So what we have now is really bad and incomplete and haphazard design..be it
gmo food or artificially inseminated cows/sheep/bees/pets or 'sustainable hi
density cities' or even our pharmaceutical and medical interventions which we
have come up with as solutions for food, living and health respectively. They
have regurgitated unforeseen problems and consequences for which we are
scrambling for solutions because what we have done is REDESIGN of natural
systems without understanding the original design of the initial templates
perfected by evolution.

We see quantity and celebrate it as a success. Monocropping thousands of acres
of almonds in a desert = success!

Artificially inseminated trucked in non native bees to pollinate above
mentioned over planted almond orchards that bloom for a few weeks in a desert
during a drought = we are geniuses!

But bee populations are dying because of colony collapse disorder =
BUT..BUT...WE DONT KNOW WHY!!! (Doh!)

The way we have been running this planet gets a failing grade.

Back to queen bees artificial insemination..you have to know that in nature,
around spring, the queen bee will split the colony and send out a swarm with
her daughter queen to form another colony. The new queen and her colony are
groggy from over eating ..and they are bound to her pheromones because where
the queen goes, her colony will follow.

However, more queen bees are bred and purchased these days. Queen bees that
are sold are themselves not artificially inseminated always but are almost
always products of artificially inseminated queen bees.

Why is this relevant? In nature, a queen bee gets out one fine day and goes on
a mating flight..she mates with 10-15 drone bees in mid air and after mating,
all the drones die. It's beautiful..there is a poem somewhere there..and less
gory than the praying mantis mating ritual. The semen from the various
suicidal drones are combined and when the Queen returns to her hive, she
starts making her family and she never leaves the hive again because from that
moment on, her only job is to make more bees and the rest of the hive works
for her.

In a lab, a queen bee is engulfed in CO2 and while unconscious, a mixture of
semen collected from various drones and introduced into the unconscious queen
bee.

The head and thorax of the drone bee is crushed which causes the abs to
contract...its endophallus is now partially turned inside out. Then the bee is
completely crushed to collect the semen from it's now over turned endophallus.
Different semen is mixed and the queen bee is artificially inseminated.

In the agony and ecstasy of the suicidal drone bee, after ejaculation, his
endophallus is ripped from his body and with organs damaged, he falls down.
But mission accomplished because the only purpose of the drone bee is to mate
with the queen.

When on a beautiful crisp fall day, they leave the hive, the queen bee seeks
the strongest and the best drones..10-15..so that her brood can have the best
evolutionary advantage.

Rather different from being raped in a lab with semen from dead and captive
drone bees.

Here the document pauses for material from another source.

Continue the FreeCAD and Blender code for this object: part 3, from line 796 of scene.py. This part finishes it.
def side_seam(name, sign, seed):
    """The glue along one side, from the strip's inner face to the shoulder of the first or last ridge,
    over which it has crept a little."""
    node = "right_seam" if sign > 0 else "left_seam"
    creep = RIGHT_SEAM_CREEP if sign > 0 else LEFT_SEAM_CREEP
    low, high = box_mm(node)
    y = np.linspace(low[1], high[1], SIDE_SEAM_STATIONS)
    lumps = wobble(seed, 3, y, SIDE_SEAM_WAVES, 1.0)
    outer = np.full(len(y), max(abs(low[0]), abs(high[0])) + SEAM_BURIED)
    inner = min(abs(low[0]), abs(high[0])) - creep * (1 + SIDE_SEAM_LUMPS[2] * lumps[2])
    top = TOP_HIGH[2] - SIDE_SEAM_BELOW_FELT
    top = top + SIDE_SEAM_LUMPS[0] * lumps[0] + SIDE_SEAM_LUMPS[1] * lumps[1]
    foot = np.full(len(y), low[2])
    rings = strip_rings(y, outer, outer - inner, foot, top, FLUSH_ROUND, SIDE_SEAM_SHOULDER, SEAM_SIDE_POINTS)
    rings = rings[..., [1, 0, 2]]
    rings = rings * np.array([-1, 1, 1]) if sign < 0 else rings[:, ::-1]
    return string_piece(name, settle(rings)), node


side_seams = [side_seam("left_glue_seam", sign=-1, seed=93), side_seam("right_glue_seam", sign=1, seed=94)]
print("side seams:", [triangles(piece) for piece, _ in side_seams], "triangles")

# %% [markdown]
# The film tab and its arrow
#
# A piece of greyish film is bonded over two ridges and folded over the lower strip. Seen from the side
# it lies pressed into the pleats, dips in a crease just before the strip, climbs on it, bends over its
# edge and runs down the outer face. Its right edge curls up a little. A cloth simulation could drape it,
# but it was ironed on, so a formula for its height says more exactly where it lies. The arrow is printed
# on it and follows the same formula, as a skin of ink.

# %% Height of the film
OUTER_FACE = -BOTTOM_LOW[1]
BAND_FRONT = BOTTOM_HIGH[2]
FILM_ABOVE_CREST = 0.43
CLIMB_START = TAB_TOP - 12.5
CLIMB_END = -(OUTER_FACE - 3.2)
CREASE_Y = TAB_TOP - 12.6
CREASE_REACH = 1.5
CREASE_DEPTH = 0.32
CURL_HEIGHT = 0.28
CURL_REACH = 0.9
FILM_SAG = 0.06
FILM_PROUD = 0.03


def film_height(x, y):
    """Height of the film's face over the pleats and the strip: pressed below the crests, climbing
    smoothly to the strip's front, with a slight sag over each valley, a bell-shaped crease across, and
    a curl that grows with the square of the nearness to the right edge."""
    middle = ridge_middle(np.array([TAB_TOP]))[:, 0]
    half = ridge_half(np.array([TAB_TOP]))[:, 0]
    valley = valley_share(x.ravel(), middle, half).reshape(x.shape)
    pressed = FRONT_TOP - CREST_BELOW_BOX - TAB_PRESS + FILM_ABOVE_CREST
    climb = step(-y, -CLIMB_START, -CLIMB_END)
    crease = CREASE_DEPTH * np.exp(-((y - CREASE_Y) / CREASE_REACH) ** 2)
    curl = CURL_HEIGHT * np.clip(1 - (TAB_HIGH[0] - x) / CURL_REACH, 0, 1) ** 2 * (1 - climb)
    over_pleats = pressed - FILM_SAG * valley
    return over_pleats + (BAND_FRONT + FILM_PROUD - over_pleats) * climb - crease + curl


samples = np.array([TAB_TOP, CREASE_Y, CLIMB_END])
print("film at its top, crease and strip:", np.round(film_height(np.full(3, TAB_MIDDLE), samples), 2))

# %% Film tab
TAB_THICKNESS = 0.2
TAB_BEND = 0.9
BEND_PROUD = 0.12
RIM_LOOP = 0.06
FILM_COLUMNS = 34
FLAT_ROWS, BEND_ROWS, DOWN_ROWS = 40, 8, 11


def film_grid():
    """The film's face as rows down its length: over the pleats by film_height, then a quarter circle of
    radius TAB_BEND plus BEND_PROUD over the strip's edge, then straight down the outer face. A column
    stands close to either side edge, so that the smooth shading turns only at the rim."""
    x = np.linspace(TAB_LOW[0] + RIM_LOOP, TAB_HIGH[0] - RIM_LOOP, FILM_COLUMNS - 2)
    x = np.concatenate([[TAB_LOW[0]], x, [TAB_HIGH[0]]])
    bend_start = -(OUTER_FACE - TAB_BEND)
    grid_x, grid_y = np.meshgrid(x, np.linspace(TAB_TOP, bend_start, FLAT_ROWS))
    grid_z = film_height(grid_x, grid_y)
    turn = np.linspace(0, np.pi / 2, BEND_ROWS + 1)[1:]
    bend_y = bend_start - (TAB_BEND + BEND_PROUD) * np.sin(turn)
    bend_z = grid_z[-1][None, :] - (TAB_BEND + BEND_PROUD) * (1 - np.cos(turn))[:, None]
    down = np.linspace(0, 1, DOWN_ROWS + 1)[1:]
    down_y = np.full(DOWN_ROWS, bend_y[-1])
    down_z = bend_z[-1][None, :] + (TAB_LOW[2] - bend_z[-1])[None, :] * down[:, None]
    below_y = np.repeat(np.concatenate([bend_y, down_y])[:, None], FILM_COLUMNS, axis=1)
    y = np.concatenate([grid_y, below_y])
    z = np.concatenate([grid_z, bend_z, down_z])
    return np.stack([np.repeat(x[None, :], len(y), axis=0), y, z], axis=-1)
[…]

Herein the bad design..

we have gmo crops, chemicals to spray on the gmo crops to keep them healthy,
confused bees, gmo crop that farmers can't save seeds from..further confused
bees cause the function of pollen is pollination..but most gmo are self
pollinating anyways..can't save seeds..don't need pollination. Herbicides to
kill weeds and weeds become resistant..but they also kill forage plants and
bees themselves ..leading to CCD and hey! Now we have to artificially
inseminate bees because we have to save the bees!! Save.The.Bees!!!! That
rallying cry! What a tangled web we weave..

Regardless of whether gmo is 'safe or not' ..gmo disrupts natural systems and
eventually, natural systems will disappear and we would have to replace it all
with human design. And there is plenty of research going on..

the word research literally means that we are 'searching' for something again,
yea? It is a quest for what is hidden or unknown. It does not mean that we are
experts.

First step is to acknowledge that natural systems are perfected by evolution
and it's stability is suspect unless evolution redesigns them again. There are
too many moving and inter connected parts for us to take over and imagine that
improvements will result in a stable system.